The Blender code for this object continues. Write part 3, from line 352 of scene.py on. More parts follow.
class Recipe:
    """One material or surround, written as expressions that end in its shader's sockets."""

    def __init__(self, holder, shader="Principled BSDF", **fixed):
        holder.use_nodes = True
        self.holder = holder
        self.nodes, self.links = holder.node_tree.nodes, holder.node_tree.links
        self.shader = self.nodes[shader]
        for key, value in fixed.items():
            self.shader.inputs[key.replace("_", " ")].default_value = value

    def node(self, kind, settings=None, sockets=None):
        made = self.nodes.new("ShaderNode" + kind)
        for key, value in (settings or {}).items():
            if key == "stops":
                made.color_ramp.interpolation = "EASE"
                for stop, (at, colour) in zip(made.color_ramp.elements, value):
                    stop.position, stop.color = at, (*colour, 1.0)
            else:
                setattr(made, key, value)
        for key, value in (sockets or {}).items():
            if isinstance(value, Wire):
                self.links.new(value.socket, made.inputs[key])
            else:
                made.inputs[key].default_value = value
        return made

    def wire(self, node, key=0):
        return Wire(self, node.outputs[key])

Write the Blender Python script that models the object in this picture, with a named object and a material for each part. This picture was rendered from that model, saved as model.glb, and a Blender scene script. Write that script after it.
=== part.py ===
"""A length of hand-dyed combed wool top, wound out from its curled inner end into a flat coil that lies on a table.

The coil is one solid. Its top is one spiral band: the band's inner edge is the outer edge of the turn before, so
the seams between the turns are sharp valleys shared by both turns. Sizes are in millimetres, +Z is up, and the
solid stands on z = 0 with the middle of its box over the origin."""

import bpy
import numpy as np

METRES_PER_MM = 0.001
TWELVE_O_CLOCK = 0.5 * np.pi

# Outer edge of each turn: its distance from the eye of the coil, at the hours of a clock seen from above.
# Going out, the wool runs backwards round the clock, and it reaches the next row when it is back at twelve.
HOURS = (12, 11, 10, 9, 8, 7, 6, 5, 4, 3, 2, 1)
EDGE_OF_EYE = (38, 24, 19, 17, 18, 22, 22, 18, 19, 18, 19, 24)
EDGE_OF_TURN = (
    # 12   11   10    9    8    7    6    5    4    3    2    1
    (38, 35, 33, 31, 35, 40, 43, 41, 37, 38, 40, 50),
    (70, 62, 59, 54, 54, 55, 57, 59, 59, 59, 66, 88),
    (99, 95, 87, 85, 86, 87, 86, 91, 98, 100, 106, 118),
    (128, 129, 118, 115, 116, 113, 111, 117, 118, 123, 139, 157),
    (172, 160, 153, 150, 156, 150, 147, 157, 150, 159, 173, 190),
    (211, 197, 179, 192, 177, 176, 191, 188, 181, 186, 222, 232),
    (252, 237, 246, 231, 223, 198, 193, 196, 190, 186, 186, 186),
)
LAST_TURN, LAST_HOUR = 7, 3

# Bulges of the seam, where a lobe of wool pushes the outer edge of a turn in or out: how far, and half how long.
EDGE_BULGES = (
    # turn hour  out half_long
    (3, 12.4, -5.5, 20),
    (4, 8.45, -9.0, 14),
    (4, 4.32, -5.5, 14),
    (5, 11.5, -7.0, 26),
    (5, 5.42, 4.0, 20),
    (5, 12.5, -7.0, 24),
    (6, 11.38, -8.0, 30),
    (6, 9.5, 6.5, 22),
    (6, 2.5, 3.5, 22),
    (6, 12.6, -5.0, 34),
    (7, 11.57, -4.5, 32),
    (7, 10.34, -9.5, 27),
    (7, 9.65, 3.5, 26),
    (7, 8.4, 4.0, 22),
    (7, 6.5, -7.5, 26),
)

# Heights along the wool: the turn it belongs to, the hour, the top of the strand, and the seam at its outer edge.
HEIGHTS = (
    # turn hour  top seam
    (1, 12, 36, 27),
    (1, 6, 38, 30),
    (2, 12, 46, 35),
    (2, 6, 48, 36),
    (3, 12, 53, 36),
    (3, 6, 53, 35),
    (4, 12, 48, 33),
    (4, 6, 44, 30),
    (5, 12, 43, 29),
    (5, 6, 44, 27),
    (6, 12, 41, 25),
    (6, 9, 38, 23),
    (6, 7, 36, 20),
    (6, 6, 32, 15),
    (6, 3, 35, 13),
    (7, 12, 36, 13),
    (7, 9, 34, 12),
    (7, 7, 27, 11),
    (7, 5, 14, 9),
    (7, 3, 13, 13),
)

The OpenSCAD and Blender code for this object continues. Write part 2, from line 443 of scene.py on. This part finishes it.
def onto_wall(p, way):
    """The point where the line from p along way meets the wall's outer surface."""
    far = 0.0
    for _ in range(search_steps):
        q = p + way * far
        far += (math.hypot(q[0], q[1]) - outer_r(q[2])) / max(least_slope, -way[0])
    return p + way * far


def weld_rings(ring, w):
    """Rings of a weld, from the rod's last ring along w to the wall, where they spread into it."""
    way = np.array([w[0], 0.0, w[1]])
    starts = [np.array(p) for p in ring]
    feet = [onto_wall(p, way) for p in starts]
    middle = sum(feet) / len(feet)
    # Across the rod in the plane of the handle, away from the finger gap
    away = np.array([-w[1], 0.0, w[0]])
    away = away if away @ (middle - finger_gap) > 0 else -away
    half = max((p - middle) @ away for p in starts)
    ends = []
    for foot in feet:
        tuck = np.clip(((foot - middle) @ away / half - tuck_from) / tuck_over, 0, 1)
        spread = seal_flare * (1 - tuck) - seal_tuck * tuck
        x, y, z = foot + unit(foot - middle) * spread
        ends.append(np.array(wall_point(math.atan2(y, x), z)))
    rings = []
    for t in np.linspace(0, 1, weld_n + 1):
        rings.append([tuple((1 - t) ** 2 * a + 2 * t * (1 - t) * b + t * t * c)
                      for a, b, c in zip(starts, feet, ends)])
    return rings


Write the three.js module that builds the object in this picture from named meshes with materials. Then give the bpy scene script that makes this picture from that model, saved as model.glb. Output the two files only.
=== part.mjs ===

• **Exercise brief**: The lines from the first of the entries through the line holding "return made" are to be restated word for word, and no others.

• **Solution**:
The Blender code for this object continues. Write part 3, from line 352 of scene.py on. More parts follow.
class Recipe:
    """One material or surround, written as expressions that end in its shader's sockets."""

    def __init__(self, holder, shader="Principled BSDF", **fixed):
        holder.use_nodes = True
        self.holder = holder
        self.nodes, self.links = holder.node_tree.nodes, holder.node_tree.links
        self.shader = self.nodes[shader]
        for key, value in fixed.items():
            self.shader.inputs[key.replace("_", " ")].default_value = value

    def node(self, kind, settings=None, sockets=None):
        made = self.nodes.new("ShaderNode" + kind)
        for key, value in (settings or {}).items():
            if key == "stops":
                made.color_ramp.interpolation = "EASE"
                for stop, (at, colour) in zip(made.color_ramp.elements, value):
                    stop.position, stop.color = at, (*colour, 1.0)
            else:
                setattr(made, key, value)
        for key, value in (sockets or {}).items():
            if isinstance(value, Wire):
                self.links.new(value.socket, made.inputs[key])
            else:
                made.inputs[key].default_value = value
        return made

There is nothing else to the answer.